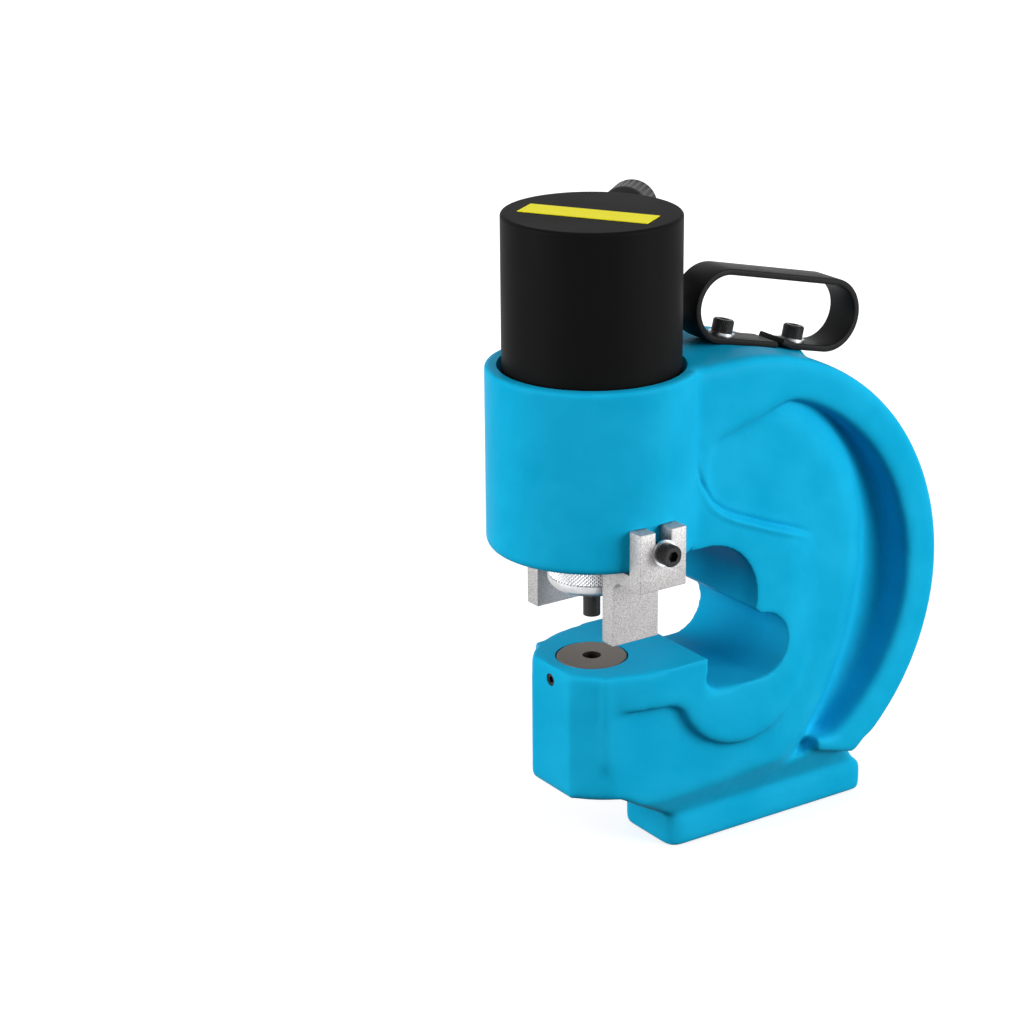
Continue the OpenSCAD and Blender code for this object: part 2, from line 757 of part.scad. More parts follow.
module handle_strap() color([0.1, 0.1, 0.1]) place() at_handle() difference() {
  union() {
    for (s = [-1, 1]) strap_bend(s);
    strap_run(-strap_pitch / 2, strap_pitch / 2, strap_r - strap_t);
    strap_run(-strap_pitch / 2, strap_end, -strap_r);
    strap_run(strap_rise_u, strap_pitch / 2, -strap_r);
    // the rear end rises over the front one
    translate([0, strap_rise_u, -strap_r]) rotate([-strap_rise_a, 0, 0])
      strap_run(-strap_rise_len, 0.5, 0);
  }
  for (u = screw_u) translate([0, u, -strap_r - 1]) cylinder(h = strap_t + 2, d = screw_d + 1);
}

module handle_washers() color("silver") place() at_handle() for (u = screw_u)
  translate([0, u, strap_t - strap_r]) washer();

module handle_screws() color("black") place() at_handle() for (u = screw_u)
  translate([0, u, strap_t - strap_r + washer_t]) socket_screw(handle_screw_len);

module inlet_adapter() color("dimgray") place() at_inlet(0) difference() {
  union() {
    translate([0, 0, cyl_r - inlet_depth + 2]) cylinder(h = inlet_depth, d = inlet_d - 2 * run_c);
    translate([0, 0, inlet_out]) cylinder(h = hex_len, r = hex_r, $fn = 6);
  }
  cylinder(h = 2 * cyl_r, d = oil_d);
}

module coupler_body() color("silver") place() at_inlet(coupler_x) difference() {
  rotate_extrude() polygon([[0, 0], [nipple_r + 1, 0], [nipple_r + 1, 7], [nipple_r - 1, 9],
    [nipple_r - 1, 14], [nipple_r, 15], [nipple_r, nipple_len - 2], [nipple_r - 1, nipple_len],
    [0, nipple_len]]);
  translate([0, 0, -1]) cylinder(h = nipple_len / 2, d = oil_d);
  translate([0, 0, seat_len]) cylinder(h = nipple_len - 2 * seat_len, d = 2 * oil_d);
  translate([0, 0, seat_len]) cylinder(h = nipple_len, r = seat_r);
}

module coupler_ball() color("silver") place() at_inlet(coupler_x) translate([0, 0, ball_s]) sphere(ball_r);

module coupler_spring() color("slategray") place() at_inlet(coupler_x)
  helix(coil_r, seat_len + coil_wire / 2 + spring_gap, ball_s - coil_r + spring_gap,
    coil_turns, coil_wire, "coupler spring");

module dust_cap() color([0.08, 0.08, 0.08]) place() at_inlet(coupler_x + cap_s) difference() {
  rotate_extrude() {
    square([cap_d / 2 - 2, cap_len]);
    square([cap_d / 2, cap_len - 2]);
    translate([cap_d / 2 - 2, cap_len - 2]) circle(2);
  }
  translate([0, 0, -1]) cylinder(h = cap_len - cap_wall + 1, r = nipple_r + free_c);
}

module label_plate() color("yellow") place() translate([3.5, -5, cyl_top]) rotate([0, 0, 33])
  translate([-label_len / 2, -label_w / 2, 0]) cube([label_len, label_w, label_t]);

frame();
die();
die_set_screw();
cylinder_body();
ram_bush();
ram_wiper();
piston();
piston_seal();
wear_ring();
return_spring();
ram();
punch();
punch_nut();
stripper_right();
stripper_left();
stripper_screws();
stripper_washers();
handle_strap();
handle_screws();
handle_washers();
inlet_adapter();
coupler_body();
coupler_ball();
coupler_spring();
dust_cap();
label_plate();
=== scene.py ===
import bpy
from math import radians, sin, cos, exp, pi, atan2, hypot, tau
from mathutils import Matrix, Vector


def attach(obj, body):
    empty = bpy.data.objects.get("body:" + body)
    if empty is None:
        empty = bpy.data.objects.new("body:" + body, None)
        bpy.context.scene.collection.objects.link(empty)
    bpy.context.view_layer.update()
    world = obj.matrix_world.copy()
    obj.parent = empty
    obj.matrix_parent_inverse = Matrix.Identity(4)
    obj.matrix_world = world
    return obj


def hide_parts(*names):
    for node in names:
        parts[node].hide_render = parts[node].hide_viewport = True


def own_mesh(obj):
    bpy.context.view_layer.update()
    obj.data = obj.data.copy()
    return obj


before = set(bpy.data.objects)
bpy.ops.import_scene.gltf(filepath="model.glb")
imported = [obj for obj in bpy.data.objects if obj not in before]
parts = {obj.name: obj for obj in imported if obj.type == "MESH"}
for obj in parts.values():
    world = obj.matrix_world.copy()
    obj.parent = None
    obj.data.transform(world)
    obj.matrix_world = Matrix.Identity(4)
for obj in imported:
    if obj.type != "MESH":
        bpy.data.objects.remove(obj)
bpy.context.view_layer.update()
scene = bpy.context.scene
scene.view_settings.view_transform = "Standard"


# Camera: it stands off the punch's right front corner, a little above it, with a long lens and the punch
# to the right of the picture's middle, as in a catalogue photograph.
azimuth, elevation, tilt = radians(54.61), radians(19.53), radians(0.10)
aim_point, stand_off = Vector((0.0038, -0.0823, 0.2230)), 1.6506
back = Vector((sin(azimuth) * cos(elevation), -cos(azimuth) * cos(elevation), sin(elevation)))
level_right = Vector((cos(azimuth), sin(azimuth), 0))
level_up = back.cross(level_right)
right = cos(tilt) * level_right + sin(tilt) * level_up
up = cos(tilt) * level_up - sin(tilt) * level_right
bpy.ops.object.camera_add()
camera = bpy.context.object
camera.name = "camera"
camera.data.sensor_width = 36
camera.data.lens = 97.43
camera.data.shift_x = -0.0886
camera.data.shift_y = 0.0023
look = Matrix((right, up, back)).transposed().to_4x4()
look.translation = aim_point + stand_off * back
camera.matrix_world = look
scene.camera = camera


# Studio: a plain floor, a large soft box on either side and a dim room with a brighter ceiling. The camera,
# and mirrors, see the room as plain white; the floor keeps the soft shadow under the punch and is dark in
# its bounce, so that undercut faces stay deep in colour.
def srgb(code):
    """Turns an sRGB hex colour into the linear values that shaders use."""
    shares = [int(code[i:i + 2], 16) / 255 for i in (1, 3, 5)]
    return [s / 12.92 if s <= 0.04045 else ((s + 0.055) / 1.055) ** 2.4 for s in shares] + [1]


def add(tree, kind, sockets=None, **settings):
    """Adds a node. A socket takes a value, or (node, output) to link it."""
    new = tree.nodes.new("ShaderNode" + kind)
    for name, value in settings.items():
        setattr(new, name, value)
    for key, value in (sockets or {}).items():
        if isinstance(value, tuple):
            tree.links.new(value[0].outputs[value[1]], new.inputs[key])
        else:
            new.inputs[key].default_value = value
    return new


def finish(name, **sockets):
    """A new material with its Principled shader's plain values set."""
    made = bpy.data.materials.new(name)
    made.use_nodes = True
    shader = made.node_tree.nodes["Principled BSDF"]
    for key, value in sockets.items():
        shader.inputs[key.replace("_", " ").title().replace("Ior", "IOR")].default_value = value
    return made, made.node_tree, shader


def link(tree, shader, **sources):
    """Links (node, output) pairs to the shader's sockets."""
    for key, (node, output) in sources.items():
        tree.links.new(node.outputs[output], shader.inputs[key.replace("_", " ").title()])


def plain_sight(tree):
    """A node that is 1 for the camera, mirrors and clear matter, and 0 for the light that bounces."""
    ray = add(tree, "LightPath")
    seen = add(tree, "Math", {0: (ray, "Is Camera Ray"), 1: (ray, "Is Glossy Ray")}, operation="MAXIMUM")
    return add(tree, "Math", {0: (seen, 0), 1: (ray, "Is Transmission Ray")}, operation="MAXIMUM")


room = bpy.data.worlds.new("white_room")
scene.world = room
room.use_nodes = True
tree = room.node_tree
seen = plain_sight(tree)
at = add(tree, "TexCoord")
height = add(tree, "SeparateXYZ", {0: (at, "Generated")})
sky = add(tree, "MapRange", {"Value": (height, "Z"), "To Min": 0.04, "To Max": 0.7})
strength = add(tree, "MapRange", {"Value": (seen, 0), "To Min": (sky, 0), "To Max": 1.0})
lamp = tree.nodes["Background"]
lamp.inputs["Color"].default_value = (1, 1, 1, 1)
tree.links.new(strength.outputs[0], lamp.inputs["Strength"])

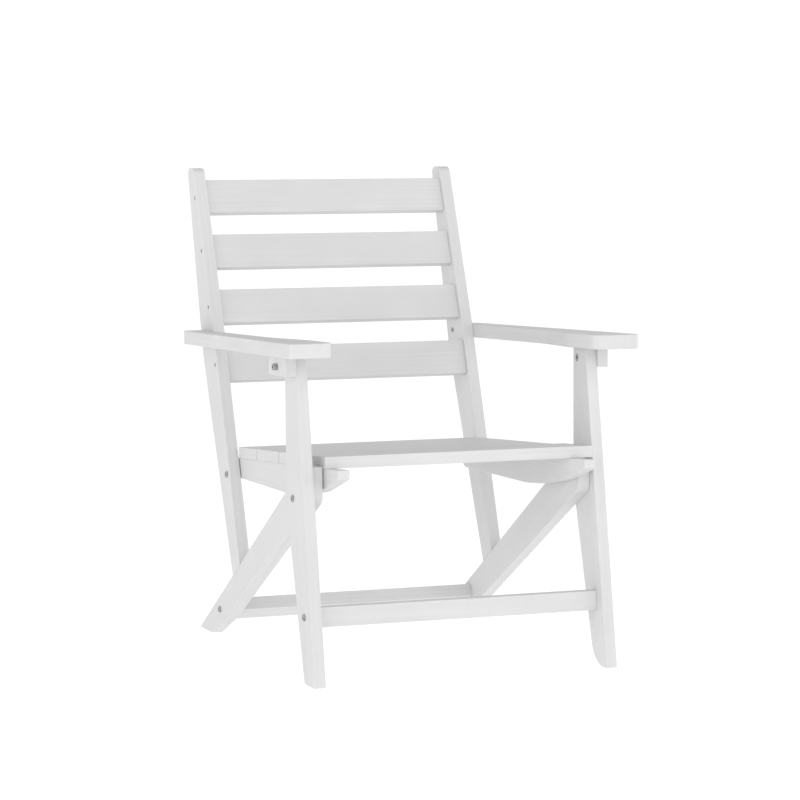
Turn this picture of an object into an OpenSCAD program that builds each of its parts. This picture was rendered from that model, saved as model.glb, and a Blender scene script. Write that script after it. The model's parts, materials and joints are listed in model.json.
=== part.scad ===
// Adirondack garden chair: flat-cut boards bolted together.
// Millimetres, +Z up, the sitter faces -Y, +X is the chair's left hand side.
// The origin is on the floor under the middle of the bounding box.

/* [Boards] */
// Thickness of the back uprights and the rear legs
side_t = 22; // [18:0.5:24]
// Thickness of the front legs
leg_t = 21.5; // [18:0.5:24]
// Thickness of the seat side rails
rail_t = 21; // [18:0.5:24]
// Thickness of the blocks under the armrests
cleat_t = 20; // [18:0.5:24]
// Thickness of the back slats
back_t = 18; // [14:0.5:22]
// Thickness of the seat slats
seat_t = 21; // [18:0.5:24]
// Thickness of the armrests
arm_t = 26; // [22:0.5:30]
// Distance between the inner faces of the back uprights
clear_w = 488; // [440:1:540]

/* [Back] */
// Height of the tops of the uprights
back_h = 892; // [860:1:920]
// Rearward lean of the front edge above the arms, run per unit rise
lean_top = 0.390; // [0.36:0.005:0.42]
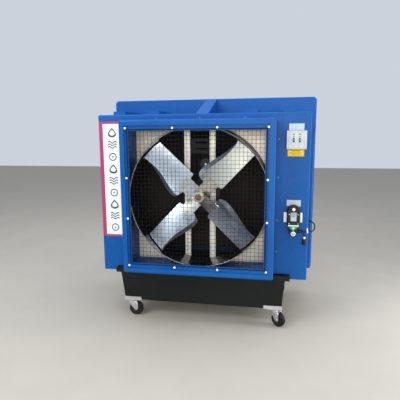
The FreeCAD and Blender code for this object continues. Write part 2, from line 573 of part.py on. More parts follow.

### Task prompt
Reproduce only the lines from the one containing "module dust_cap() color([0.08, 0.08, 0.08])" through the one containing "parts[node].hide_render = parts[node].hide_viewport", inclusive of both.

### Expected answer
module dust_cap() color([0.08, 0.08, 0.08]) place() at_inlet(coupler_x + cap_s) difference() {
  rotate_extrude() {
    square([cap_d / 2 - 2, cap_len]);
    square([cap_d / 2, cap_len - 2]);
    translate([cap_d / 2 - 2, cap_len - 2]) circle(2);
  }
  translate([0, 0, -1]) cylinder(h = cap_len - cap_wall + 1, r = nipple_r + free_c);
}

module label_plate() color("yellow") place() translate([3.5, -5, cyl_top]) rotate([0, 0, 33])
  translate([-label_len / 2, -label_w / 2, 0]) cube([label_len, label_w, label_t]);

frame();
die();
die_set_screw();
cylinder_body();
ram_bush();
ram_wiper();
piston();
piston_seal();
wear_ring();
return_spring();
ram();
punch();
punch_nut();
stripper_right();
stripper_left();
stripper_screws();
stripper_washers();
handle_strap();
handle_screws();
handle_washers();
inlet_adapter();
coupler_body();
coupler_ball();
coupler_spring();
dust_cap();
label_plate();
=== scene.py ===
import bpy
from math import radians, sin, cos, exp, pi, atan2, hypot, tau
from mathutils import Matrix, Vector


def attach(obj, body):
    empty = bpy.data.objects.get("body:" + body)
    if empty is None:
        empty = bpy.data.objects.new("body:" + body, None)
        bpy.context.scene.collection.objects.link(empty)
    bpy.context.view_layer.update()
    world = obj.matrix_world.copy()
    obj.parent = empty
    obj.matrix_parent_inverse = Matrix.Identity(4)
    obj.matrix_world = world
    return obj


def hide_parts(*names):
    for node in names:
        parts[node].hide_render = parts[node].hide_viewport = True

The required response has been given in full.